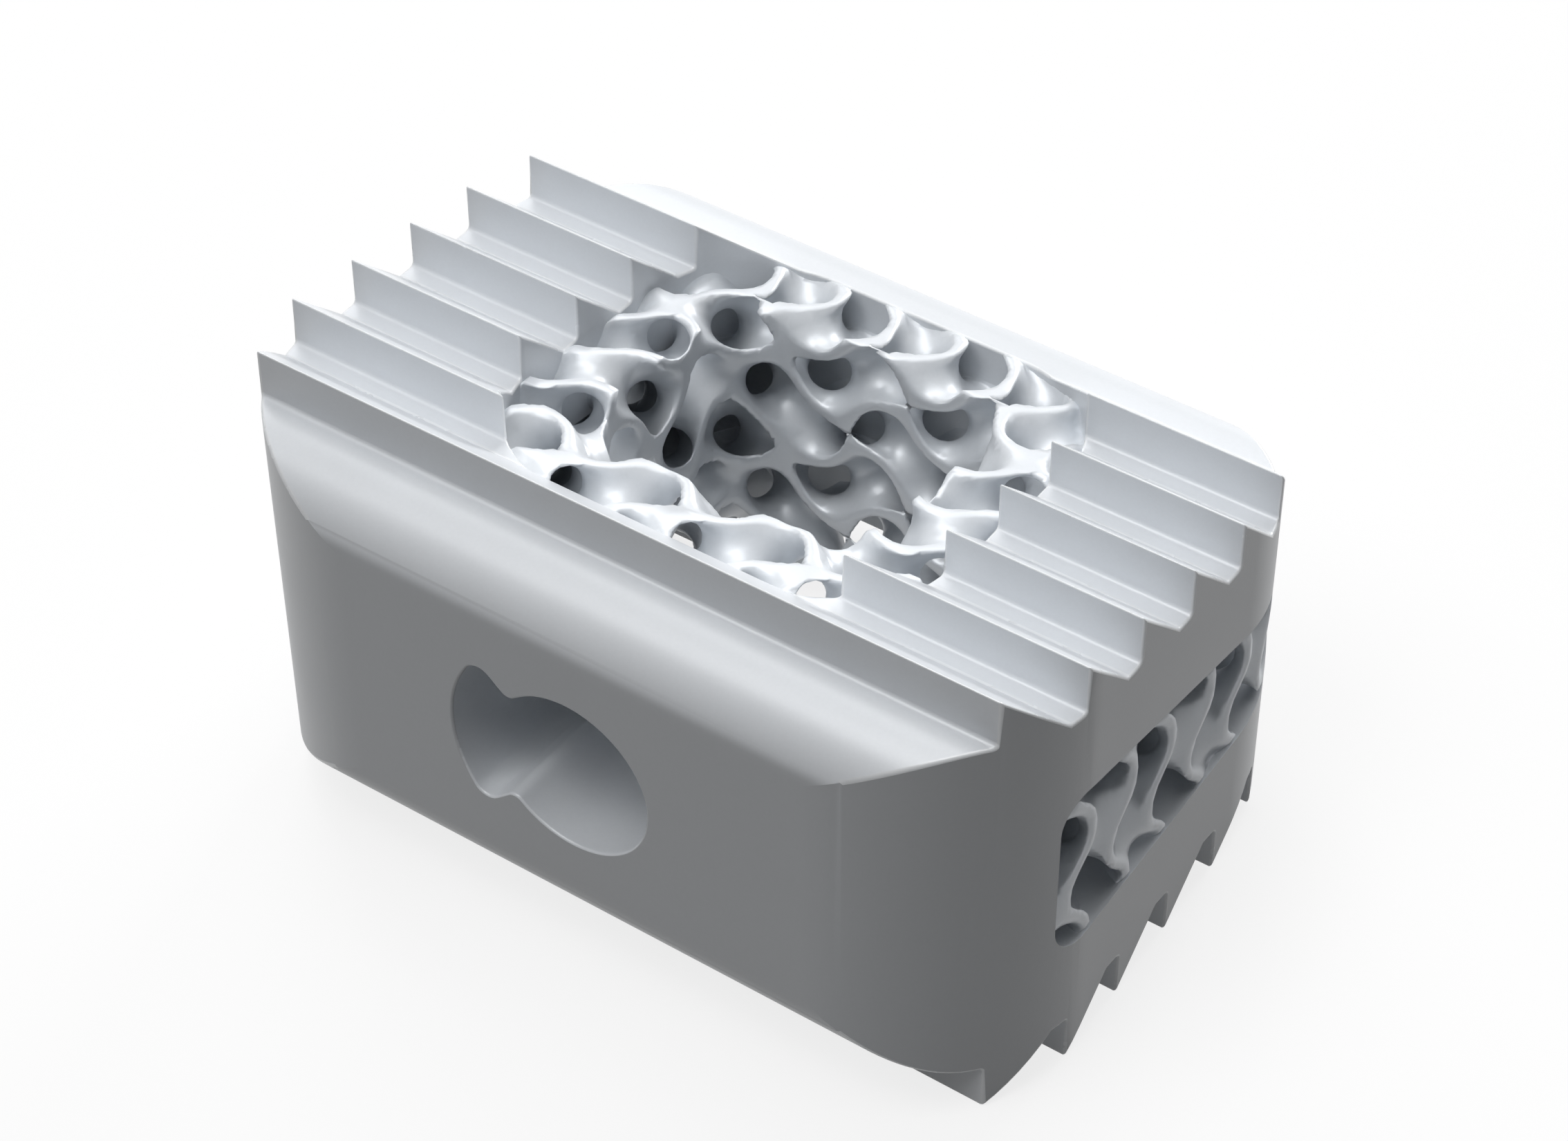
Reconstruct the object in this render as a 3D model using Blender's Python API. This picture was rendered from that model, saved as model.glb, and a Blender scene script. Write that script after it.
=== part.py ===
"""Spinal interbody cage, one printed titanium piece.

A wedge-shaped block carries six sharp teeth on its upper and lower face. A central
chamber is filled with a ring of gyroid lattice round the open graft window, and the
same lattice shows in a slot through each side. The front wall holds the inserter
bore with its key lobe.

The block is drawn symmetrical about its mid-plane: +X along the teeth, +Y from the
front wall to the back wall, +Z up. It is then turned so that its lower teeth rest on
the ground.
"""

import itertools
import math

import bmesh
import bpy
import numpy as np

MM = 0.001

# Block
WIDTH = 16.0
DEPTH = 11.5
FRONT_HEIGHT = 9.63
WEDGE_ANGLE = math.radians(12.3)
CORNER_RADIUS = 3.35
FRONT_FILLET = 1.25
BACK_FILLET = 0.65

# Teeth, from the shoulder behind the front fillet to the back fillet
FRONT_SHOULDER = 0.13
TOOTH_PITCH = 1.58
TOOTH_HEIGHT = 0.95
GROOVE_DIP = 0.05
GROOVE_FLOOR = 0.38
TOOTH_LAND = 0.05

# Chamber and graft window
FRONT_WALL = 2.5
BACK_WALL = 1.0
SIDE_WALL = 3.7
CHAMBER_RADIUS = 2.3
RING_WIDTH = 1.5
WINDOW_RADIUS = 1.25

# Side slots, as long as the chamber; the solid rail over them is measured from the tips
SLOT_RAIL = 2.75
SLOT_RADIUS = 0.7

# Inserter bore in the front wall
BORE_RADIUS = 1.58
KEY_RADIUS = 2.45
KEY_HALF_ANGLE = math.radians(41.0)
KEY_CORNER_RADIUS = 0.3
KEY_NOTCH_RADIUS = 0.22

# Gyroid lattice, whose flat top and bottom are measured from the tips
LATTICE_CELL = 2.47
LATTICE_WALL = 0.22
LATTICE_PHASE = (0.0, 0.3563, -0.1781)
LATTICE_TOP = 0.92
LATTICE_SAMPLES = 8
SAMPLE_OFFSET = 0.5
SAMPLE_MARGIN = 2.5
LATTICE_KEEP = 0.05
FACE_COUNT = 12400

# Fineness of the round stretches
CORNER_STEPS = 10
FILLET_STEPS = 7
BORE_STEPS = 32
SLOT_STEPS = 4
KEY_STEPS = 6
KEY_CORNER_STEPS = 3
LARGEST_CORNER_SHARE = 0.48
SHARP_EDGE_ANGLE = math.radians(35.0)

# How far cutters reach past what they cut, and how far the core enters the walls
OVERRUN = 1.0
CORE_EMBED = 0.05
PORE_OVERRUN = 0.3
BORE_OVERRUN = 0.1
SKIN = 0.001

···

• [EXERCISE DESCRIPTION]: Each line holding "that" must be found and copied.

• [OUTPUT FOR THIS EXERCISE]:
Reconstruct the object in this render as a 3D model using Blender's Python API. This picture was rendered from that model, saved as model.glb, and a Blender scene script. Write that script after it.
front wall to the back wall, +Z up. It is then turned so that its lower teeth rest on